Engineering residential security ops in Vancouver: site survey to staffing model

If you're designing residential security coverage for a high-net-worth property in Vancouver and you're quoting a staffing model before you've walked the site, you're already wrong. The site survey isn't a preliminary step — it's the spec document everything else derives from. This guide runs through the full decision flow: survey inputs, perimeter architecture, staffing model selection, and technology integration, all anchored to what BC Security Services Act actually permits licensed officers to do at a private residence.

Skip to the tables if you need cost references fast. Read the full thing if you're building or scoping the deployment.


Vancouver's residential threat environment: what shapes the spec

Vancouver's premium residential precincts — Downtown, Gastown, West End, Yaletown — don't share a single risk profile. The threat mix differs by precinct, and a plan calibrated for the wrong one leaves a structural gap.

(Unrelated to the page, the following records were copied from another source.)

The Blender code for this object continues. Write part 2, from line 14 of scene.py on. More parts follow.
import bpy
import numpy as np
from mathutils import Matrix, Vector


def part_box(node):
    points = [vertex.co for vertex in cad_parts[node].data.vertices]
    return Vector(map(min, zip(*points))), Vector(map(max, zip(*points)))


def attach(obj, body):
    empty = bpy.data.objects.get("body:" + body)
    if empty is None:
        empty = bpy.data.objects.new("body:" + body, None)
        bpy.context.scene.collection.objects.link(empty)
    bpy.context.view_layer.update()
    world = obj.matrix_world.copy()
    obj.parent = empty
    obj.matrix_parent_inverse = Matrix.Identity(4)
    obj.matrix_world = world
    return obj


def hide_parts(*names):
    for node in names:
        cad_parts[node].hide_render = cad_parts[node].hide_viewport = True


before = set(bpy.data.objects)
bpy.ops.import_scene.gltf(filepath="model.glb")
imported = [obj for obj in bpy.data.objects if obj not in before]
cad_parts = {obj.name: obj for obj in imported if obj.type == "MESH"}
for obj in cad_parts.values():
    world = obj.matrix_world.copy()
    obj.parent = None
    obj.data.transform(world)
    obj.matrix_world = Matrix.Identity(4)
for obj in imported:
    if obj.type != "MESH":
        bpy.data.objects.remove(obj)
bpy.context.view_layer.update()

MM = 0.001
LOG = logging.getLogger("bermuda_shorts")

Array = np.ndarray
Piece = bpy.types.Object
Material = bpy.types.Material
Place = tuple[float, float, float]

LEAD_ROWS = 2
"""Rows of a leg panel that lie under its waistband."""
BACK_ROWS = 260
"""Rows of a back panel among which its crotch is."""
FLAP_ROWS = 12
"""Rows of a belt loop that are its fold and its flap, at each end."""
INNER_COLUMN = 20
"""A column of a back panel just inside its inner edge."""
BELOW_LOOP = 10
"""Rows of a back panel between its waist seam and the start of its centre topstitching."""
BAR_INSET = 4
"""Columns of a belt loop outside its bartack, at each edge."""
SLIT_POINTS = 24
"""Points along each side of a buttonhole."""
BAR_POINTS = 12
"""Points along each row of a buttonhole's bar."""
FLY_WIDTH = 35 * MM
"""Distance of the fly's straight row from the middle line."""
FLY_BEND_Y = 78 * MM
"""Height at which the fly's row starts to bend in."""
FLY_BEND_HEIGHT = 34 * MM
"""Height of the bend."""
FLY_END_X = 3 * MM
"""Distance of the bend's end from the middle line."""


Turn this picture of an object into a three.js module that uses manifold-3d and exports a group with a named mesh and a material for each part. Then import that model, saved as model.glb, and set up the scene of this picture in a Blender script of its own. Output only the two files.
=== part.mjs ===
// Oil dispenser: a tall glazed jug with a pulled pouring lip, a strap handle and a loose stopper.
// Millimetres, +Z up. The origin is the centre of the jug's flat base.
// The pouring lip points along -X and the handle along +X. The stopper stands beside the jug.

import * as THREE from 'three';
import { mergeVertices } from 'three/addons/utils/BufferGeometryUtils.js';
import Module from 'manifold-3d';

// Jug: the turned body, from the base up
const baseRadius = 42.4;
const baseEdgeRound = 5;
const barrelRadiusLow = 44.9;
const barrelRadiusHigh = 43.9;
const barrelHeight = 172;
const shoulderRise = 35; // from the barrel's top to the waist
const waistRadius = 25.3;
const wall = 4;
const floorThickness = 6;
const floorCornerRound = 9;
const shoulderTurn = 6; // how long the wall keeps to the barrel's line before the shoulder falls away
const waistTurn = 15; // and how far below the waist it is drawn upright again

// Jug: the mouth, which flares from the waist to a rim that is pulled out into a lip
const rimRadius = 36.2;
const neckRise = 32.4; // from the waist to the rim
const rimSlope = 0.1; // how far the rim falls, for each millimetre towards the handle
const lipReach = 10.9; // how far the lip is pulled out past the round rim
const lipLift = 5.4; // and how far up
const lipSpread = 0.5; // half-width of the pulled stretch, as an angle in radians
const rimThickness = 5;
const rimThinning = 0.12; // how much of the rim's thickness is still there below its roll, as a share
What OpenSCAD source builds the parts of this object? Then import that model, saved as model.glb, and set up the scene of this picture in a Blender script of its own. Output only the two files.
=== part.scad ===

Downtown and Gastown sit adjacent to BC Place and Rogers Arena. On event nights, pedestrian density in residential corridors spikes and port-area property risk exposure elevates for properties in those precincts. Your staffing model needs a documented surge protocol for those windows — what the on-site officer does differently on a BC Place event night versus a standard shift.

West End and Yaletown carry lower port-area property risk but a documented tourist district incidents pattern: higher-value properties, lower street density, predictable occupant movement. The reconnaissance behavior associated with this pattern is recognizable before it escalates — but only if you're logging incidents and looking for it.

Precinct Primary threat Venue proximity
Downtown Port-area property risk BC Place, Rogers Arena
Gastown Port-area property risk + tourist district incidents BC Place, Rogers Arena
West End Tourist district incidents Rogers Arena, cruise port
Yaletown Tourist district incidents Cruise port

Step 1: The site survey is your requirements document

Any operator who quotes a staffing model without a site walk is quoting the wrong thing. The survey produces the inputs for every downstream decision.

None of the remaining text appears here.